Your task is to restate the data word for word.

# # # #

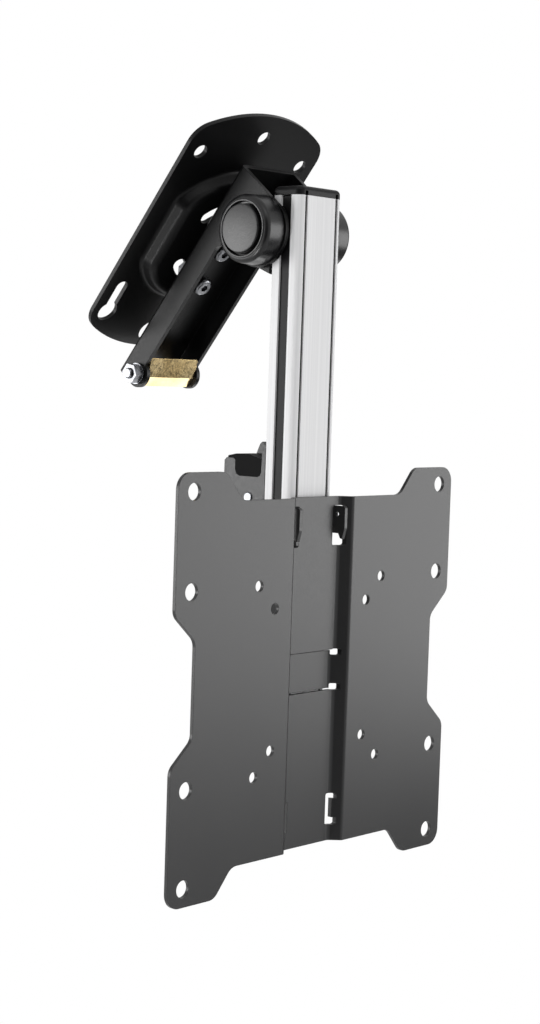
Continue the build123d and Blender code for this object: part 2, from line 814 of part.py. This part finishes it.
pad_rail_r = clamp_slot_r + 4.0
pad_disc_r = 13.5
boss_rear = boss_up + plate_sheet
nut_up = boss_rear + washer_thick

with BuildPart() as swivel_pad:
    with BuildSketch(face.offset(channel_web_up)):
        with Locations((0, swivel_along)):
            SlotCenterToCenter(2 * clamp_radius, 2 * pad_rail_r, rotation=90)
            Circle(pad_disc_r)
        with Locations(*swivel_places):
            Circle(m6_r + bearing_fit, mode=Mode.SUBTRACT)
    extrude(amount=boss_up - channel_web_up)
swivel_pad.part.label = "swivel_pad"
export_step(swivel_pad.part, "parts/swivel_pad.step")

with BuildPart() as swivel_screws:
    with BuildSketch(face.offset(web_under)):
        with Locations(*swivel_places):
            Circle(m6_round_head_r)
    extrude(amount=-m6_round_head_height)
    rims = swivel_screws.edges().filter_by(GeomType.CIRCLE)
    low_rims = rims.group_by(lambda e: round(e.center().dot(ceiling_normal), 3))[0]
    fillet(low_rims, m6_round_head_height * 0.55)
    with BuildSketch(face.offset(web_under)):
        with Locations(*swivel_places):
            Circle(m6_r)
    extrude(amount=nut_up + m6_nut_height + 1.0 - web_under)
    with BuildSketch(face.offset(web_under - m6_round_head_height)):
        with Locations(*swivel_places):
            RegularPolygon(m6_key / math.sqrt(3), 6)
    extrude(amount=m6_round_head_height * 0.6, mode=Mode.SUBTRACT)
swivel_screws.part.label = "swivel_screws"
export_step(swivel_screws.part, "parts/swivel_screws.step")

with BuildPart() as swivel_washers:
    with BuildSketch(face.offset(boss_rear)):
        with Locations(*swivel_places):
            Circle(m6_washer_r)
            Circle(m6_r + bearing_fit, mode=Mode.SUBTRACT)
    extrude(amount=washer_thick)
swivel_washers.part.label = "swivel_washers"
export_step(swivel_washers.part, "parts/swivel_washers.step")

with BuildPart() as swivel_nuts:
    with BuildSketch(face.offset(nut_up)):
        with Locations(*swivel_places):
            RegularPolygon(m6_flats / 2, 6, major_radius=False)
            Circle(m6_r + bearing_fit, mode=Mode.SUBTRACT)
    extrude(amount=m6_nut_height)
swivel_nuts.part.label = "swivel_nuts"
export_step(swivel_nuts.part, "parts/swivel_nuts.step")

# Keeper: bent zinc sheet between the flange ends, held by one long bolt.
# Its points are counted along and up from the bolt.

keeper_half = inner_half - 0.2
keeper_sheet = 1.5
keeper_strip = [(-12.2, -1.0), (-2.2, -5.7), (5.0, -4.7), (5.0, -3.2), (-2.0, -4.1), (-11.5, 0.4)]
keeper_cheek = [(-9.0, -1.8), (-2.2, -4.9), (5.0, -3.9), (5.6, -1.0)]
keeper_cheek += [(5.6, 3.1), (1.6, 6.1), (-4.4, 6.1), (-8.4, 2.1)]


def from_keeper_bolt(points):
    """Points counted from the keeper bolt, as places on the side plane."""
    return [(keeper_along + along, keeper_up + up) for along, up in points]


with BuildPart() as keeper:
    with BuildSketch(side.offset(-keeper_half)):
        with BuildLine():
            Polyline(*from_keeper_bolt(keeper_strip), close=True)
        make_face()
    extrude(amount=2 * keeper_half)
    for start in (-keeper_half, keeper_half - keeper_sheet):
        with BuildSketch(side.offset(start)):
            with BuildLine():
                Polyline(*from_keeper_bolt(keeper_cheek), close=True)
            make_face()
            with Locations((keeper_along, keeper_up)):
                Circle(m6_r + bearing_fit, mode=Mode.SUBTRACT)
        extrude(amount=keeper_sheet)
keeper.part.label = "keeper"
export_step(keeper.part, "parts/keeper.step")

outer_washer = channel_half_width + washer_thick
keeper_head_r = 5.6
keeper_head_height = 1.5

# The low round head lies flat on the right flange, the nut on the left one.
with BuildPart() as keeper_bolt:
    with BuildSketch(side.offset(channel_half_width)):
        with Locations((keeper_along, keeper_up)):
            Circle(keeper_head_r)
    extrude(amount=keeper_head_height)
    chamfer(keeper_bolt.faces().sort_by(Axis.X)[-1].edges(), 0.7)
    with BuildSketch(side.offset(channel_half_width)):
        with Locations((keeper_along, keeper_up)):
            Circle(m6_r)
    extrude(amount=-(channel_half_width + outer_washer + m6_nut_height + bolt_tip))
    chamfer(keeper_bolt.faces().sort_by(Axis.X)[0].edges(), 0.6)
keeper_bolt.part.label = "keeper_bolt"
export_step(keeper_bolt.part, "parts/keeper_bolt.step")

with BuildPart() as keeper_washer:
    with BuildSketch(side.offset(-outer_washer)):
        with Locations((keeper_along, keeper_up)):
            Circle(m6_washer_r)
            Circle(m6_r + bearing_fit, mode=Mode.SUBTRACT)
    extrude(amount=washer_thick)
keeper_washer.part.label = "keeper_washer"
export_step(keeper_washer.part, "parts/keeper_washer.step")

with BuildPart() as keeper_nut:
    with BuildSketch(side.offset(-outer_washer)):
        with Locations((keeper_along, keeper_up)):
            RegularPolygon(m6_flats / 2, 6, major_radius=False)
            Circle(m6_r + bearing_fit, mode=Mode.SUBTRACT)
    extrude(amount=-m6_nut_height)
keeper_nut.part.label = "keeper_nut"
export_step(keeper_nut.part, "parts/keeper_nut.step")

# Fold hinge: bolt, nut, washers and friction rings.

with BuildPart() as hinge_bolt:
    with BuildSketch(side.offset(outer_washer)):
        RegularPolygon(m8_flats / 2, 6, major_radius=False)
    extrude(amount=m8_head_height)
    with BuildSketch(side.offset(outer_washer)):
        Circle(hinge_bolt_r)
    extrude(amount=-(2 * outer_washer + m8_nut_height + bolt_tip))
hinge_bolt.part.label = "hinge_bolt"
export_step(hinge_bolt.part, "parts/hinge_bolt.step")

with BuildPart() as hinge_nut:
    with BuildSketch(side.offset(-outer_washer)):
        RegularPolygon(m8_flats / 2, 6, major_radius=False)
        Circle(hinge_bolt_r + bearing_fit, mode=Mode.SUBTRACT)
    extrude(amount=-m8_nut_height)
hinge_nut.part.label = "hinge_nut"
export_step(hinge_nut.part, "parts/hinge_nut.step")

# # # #

* _Solution_:
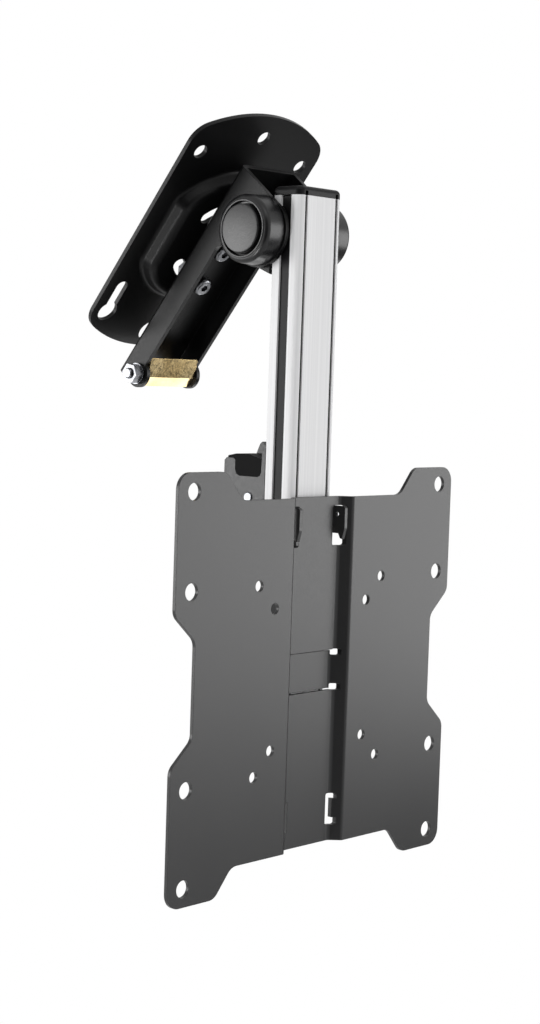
Continue the build123d and Blender code for this object: part 2, from line 814 of part.py. This part finishes it.
pad_rail_r = clamp_slot_r + 4.0
pad_disc_r = 13.5
boss_rear = boss_up + plate_sheet
nut_up = boss_rear + washer_thick

with BuildPart() as swivel_pad:
    with BuildSketch(face.offset(channel_web_up)):
        with Locations((0, swivel_along)):
            SlotCenterToCenter(2 * clamp_radius, 2 * pad_rail_r, rotation=90)
            Circle(pad_disc_r)
        with Locations(*swivel_places):
            Circle(m6_r + bearing_fit, mode=Mode.SUBTRACT)
    extrude(amount=boss_up - channel_web_up)
swivel_pad.part.label = "swivel_pad"
export_step(swivel_pad.part, "parts/swivel_pad.step")

with BuildPart() as swivel_screws:
    with BuildSketch(face.offset(web_under)):
        with Locations(*swivel_places):
            Circle(m6_round_head_r)
    extrude(amount=-m6_round_head_height)
    rims = swivel_screws.edges().filter_by(GeomType.CIRCLE)
    low_rims = rims.group_by(lambda e: round(e.center().dot(ceiling_normal), 3))[0]
    fillet(low_rims, m6_round_head_height * 0.55)
    with BuildSketch(face.offset(web_under)):
        with Locations(*swivel_places):
            Circle(m6_r)
    extrude(amount=nut_up + m6_nut_height + 1.0 - web_under)
    with BuildSketch(face.offset(web_under - m6_round_head_height)):
        with Locations(*swivel_places):
            RegularPolygon(m6_key / math.sqrt(3), 6)
    extrude(amount=m6_round_head_height * 0.6, mode=Mode.SUBTRACT)
swivel_screws.part.label = "swivel_screws"
export_step(swivel_screws.part, "parts/swivel_screws.step")

with BuildPart() as swivel_washers:
    with BuildSketch(face.offset(boss_rear)):
        with Locations(*swivel_places):
            Circle(m6_washer_r)
            Circle(m6_r + bearing_fit, mode=Mode.SUBTRACT)
    extrude(amount=washer_thick)
swivel_washers.part.label = "swivel_washers"
export_step(swivel_washers.part, "parts/swivel_washers.step")

with BuildPart() as swivel_nuts:
    with BuildSketch(face.offset(nut_up)):
        with Locations(*swivel_places):
            RegularPolygon(m6_flats / 2, 6, major_radius=False)
            Circle(m6_r + bearing_fit, mode=Mode.SUBTRACT)
    extrude(amount=m6_nut_height)
swivel_nuts.part.label = "swivel_nuts"
export_step(swivel_nuts.part, "parts/swivel_nuts.step")

# Keeper: bent zinc sheet between the flange ends, held by one long bolt.
# Its points are counted along and up from the bolt.

keeper_half = inner_half - 0.2
keeper_sheet = 1.5
keeper_strip = [(-12.2, -1.0), (-2.2, -5.7), (5.0, -4.7), (5.0, -3.2), (-2.0, -4.1), (-11.5, 0.4)]
keeper_cheek = [(-9.0, -1.8), (-2.2, -4.9), (5.0, -3.9), (5.6, -1.0)]
keeper_cheek += [(5.6, 3.1), (1.6, 6.1), (-4.4, 6.1), (-8.4, 2.1)]


def from_keeper_bolt(points):
    """Points counted from the keeper bolt, as places on the side plane."""
    return [(keeper_along + along, keeper_up + up) for along, up in points]


with BuildPart() as keeper:
    with BuildSketch(side.offset(-keeper_half)):
        with BuildLine():
            Polyline(*from_keeper_bolt(keeper_strip), close=True)
        make_face()
    extrude(amount=2 * keeper_half)
    for start in (-keeper_half, keeper_half - keeper_sheet):
        with BuildSketch(side.offset(start)):
            with BuildLine():
                Polyline(*from_keeper_bolt(keeper_cheek), close=True)
            make_face()
            with Locations((keeper_along, keeper_up)):
                Circle(m6_r + bearing_fit, mode=Mode.SUBTRACT)
        extrude(amount=keeper_sheet)
keeper.part.label = "keeper"
export_step(keeper.part, "parts/keeper.step")

outer_washer = channel_half_width + washer_thick
keeper_head_r = 5.6
keeper_head_height = 1.5

# The low round head lies flat on the right flange, the nut on the left one.
with BuildPart() as keeper_bolt:
    with BuildSketch(side.offset(channel_half_width)):
        with Locations((keeper_along, keeper_up)):
            Circle(keeper_head_r)
    extrude(amount=keeper_head_height)
    chamfer(keeper_bolt.faces().sort_by(Axis.X)[-1].edges(), 0.7)
    with BuildSketch(side.offset(channel_half_width)):
        with Locations((keeper_along, keeper_up)):
            Circle(m6_r)
    extrude(amount=-(channel_half_width + outer_washer + m6_nut_height + bolt_tip))
    chamfer(keeper_bolt.faces().sort_by(Axis.X)[0].edges(), 0.6)
keeper_bolt.part.label = "keeper_bolt"
export_step(keeper_bolt.part, "parts/keeper_bolt.step")

with BuildPart() as keeper_washer:
    with BuildSketch(side.offset(-outer_washer)):
        with Locations((keeper_along, keeper_up)):
            Circle(m6_washer_r)
            Circle(m6_r + bearing_fit, mode=Mode.SUBTRACT)
    extrude(amount=washer_thick)
keeper_washer.part.label = "keeper_washer"
export_step(keeper_washer.part, "parts/keeper_washer.step")

with BuildPart() as keeper_nut:
    with BuildSketch(side.offset(-outer_washer)):
        with Locations((keeper_along, keeper_up)):
            RegularPolygon(m6_flats / 2, 6, major_radius=False)
            Circle(m6_r + bearing_fit, mode=Mode.SUBTRACT)
    extrude(amount=-m6_nut_height)
keeper_nut.part.label = "keeper_nut"
export_step(keeper_nut.part, "parts/keeper_nut.step")

# Fold hinge: bolt, nut, washers and friction rings.

with BuildPart() as hinge_bolt:
    with BuildSketch(side.offset(outer_washer)):
        RegularPolygon(m8_flats / 2, 6, major_radius=False)
    extrude(amount=m8_head_height)
    with BuildSketch(side.offset(outer_washer)):
        Circle(hinge_bolt_r)
    extrude(amount=-(2 * outer_washer + m8_nut_height + bolt_tip))
hinge_bolt.part.label = "hinge_bolt"
export_step(hinge_bolt.part, "parts/hinge_bolt.step")

with BuildPart() as hinge_nut:
    with BuildSketch(side.offset(-outer_washer)):
        RegularPolygon(m8_flats / 2, 6, major_radius=False)
        Circle(hinge_bolt_r + bearing_fit, mode=Mode.SUBTRACT)
    extrude(amount=-m8_nut_height)
hinge_nut.part.label = "hinge_nut"
export_step(hinge_nut.part, "parts/hinge_nut.step")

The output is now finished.